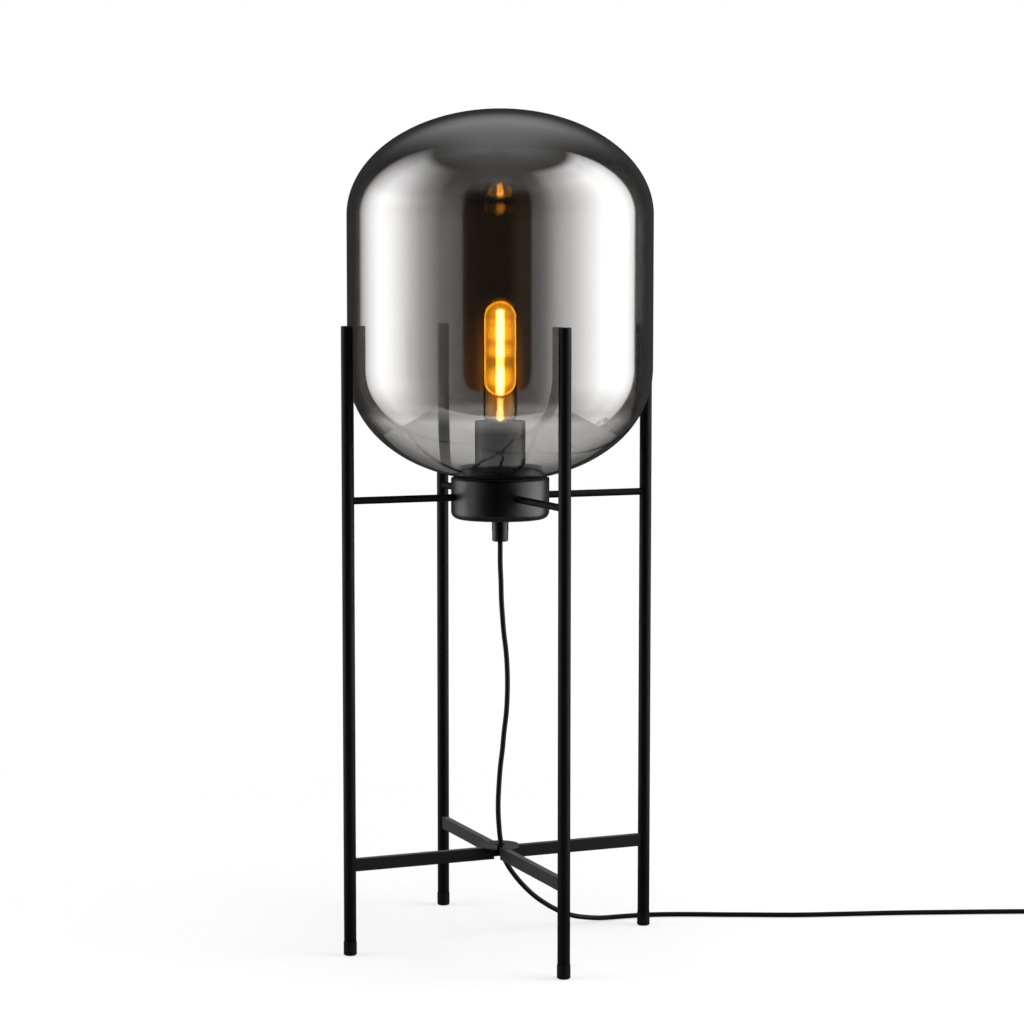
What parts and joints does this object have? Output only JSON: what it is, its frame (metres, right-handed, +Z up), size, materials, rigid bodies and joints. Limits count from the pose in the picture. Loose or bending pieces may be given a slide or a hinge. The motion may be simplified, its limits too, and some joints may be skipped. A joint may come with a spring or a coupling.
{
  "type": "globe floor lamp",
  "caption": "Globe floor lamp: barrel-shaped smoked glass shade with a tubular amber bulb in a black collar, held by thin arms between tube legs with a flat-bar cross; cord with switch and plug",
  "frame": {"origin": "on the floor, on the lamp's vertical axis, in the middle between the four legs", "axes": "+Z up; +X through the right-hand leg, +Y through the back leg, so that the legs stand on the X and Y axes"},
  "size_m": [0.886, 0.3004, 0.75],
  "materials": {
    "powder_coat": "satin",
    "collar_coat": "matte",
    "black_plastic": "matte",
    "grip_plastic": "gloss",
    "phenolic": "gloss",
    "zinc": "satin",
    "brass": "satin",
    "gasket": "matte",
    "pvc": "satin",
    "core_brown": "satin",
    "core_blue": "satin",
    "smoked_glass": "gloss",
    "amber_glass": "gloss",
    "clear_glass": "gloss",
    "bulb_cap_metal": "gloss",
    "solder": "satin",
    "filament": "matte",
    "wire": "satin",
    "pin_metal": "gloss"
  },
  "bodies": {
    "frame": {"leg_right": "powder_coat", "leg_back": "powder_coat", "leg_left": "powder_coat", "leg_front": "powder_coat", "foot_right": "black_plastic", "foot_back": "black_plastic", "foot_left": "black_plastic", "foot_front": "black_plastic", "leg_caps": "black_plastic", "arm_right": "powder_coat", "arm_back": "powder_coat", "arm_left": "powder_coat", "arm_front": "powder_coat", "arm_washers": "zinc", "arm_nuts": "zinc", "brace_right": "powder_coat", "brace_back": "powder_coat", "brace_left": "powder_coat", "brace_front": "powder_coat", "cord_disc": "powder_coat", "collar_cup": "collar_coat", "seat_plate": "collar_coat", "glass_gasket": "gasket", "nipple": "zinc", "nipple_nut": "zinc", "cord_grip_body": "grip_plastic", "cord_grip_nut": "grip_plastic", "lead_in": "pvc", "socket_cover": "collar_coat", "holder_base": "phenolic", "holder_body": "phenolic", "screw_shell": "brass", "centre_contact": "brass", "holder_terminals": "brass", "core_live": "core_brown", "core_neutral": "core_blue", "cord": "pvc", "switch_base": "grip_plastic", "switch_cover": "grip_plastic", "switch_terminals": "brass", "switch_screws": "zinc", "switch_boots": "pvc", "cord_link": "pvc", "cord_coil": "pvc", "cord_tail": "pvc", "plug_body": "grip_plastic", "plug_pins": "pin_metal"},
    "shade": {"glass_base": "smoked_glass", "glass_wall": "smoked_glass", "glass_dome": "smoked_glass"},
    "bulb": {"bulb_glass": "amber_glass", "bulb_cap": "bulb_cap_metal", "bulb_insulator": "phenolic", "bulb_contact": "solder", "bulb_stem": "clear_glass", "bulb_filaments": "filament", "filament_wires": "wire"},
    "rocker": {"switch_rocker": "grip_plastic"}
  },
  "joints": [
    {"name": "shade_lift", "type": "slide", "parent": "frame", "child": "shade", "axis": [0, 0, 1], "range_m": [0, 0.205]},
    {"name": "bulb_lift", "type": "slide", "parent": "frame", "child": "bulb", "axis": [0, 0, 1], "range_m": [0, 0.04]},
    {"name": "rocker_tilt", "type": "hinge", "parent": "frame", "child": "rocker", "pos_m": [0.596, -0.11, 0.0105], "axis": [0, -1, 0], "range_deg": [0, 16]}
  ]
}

········

▶ **DIRECTIONS FOR THIS TASK**: Each line of the material above needs to be quoted exactly, please.

▶ **FULL SOLUTION**:
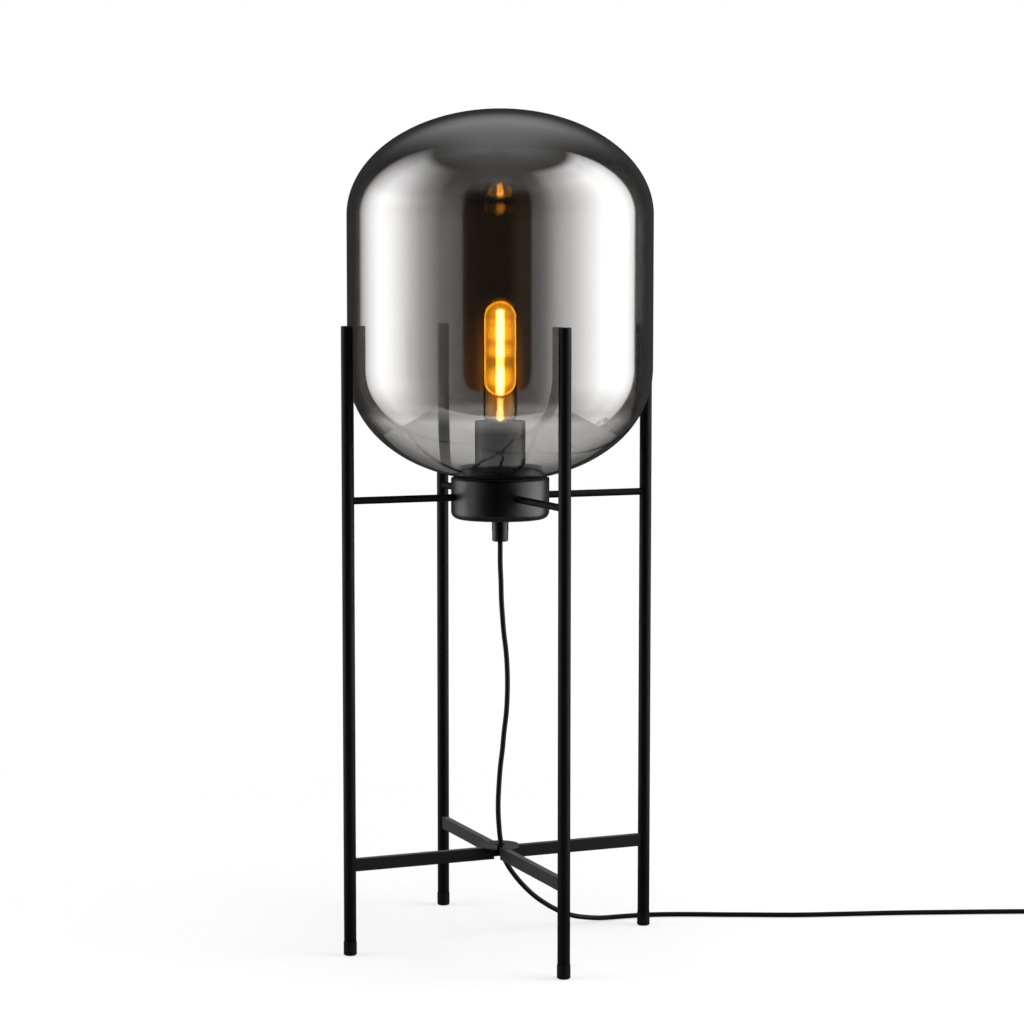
What parts and joints does this object have? Output only JSON: what it is, its frame (metres, right-handed, +Z up), size, materials, rigid bodies and joints. Limits count from the pose in the picture. Loose or bending pieces may be given a slide or a hinge. The motion may be simplified, its limits too, and some joints may be skipped. A joint may come with a spring or a coupling.
{
  "type": "globe floor lamp",
  "caption": "Globe floor lamp: barrel-shaped smoked glass shade with a tubular amber bulb in a black collar, held by thin arms between tube legs with a flat-bar cross; cord with switch and plug",
  "frame": {"origin": "on the floor, on the lamp's vertical axis, in the middle between the four legs", "axes": "+Z up; +X through the right-hand leg, +Y through the back leg, so that the legs stand on the X and Y axes"},
  "size_m": [0.886, 0.3004, 0.75],
  "materials": {
    "powder_coat": "satin",
    "collar_coat": "matte",
    "black_plastic": "matte",
    "grip_plastic": "gloss",
    "phenolic": "gloss",
    "zinc": "satin",
    "brass": "satin",
    "gasket": "matte",
    "pvc": "satin",
    "core_brown": "satin",
    "core_blue": "satin",
    "smoked_glass": "gloss",
    "amber_glass": "gloss",
    "clear_glass": "gloss",
    "bulb_cap_metal": "gloss",
    "solder": "satin",
    "filament": "matte",
    "wire": "satin",
    "pin_metal": "gloss"
  },
  "bodies": {
    "frame": {"leg_right": "powder_coat", "leg_back": "powder_coat", "leg_left": "powder_coat", "leg_front": "powder_coat", "foot_right": "black_plastic", "foot_back": "black_plastic", "foot_left": "black_plastic", "foot_front": "black_plastic", "leg_caps": "black_plastic", "arm_right": "powder_coat", "arm_back": "powder_coat", "arm_left": "powder_coat", "arm_front": "powder_coat", "arm_washers": "zinc", "arm_nuts": "zinc", "brace_right": "powder_coat", "brace_back": "powder_coat", "brace_left": "powder_coat", "brace_front": "powder_coat", "cord_disc": "powder_coat", "collar_cup": "collar_coat", "seat_plate": "collar_coat", "glass_gasket": "gasket", "nipple": "zinc", "nipple_nut": "zinc", "cord_grip_body": "grip_plastic", "cord_grip_nut": "grip_plastic", "lead_in": "pvc", "socket_cover": "collar_coat", "holder_base": "phenolic", "holder_body": "phenolic", "screw_shell": "brass", "centre_contact": "brass", "holder_terminals": "brass", "core_live": "core_brown", "core_neutral": "core_blue", "cord": "pvc", "switch_base": "grip_plastic", "switch_cover": "grip_plastic", "switch_terminals": "brass", "switch_screws": "zinc", "switch_boots": "pvc", "cord_link": "pvc", "cord_coil": "pvc", "cord_tail": "pvc", "plug_body": "grip_plastic", "plug_pins": "pin_metal"},
    "shade": {"glass_base": "smoked_glass", "glass_wall": "smoked_glass", "glass_dome": "smoked_glass"},
    "bulb": {"bulb_glass": "amber_glass", "bulb_cap": "bulb_cap_metal", "bulb_insulator": "phenolic", "bulb_contact": "solder", "bulb_stem": "clear_glass", "bulb_filaments": "filament", "filament_wires": "wire"},
    "rocker": {"switch_rocker": "grip_plastic"}
  },
  "joints": [
    {"name": "shade_lift", "type": "slide", "parent": "frame", "child": "shade", "axis": [0, 0, 1], "range_m": [0, 0.205]},
    {"name": "bulb_lift", "type": "slide", "parent": "frame", "child": "bulb", "axis": [0, 0, 1], "range_m": [0, 0.04]},
    {"name": "rocker_tilt", "type": "hinge", "parent": "frame", "child": "rocker", "pos_m": [0.596, -0.11, 0.0105], "axis": [0, -1, 0], "range_deg": [0, 16]}
  ]
}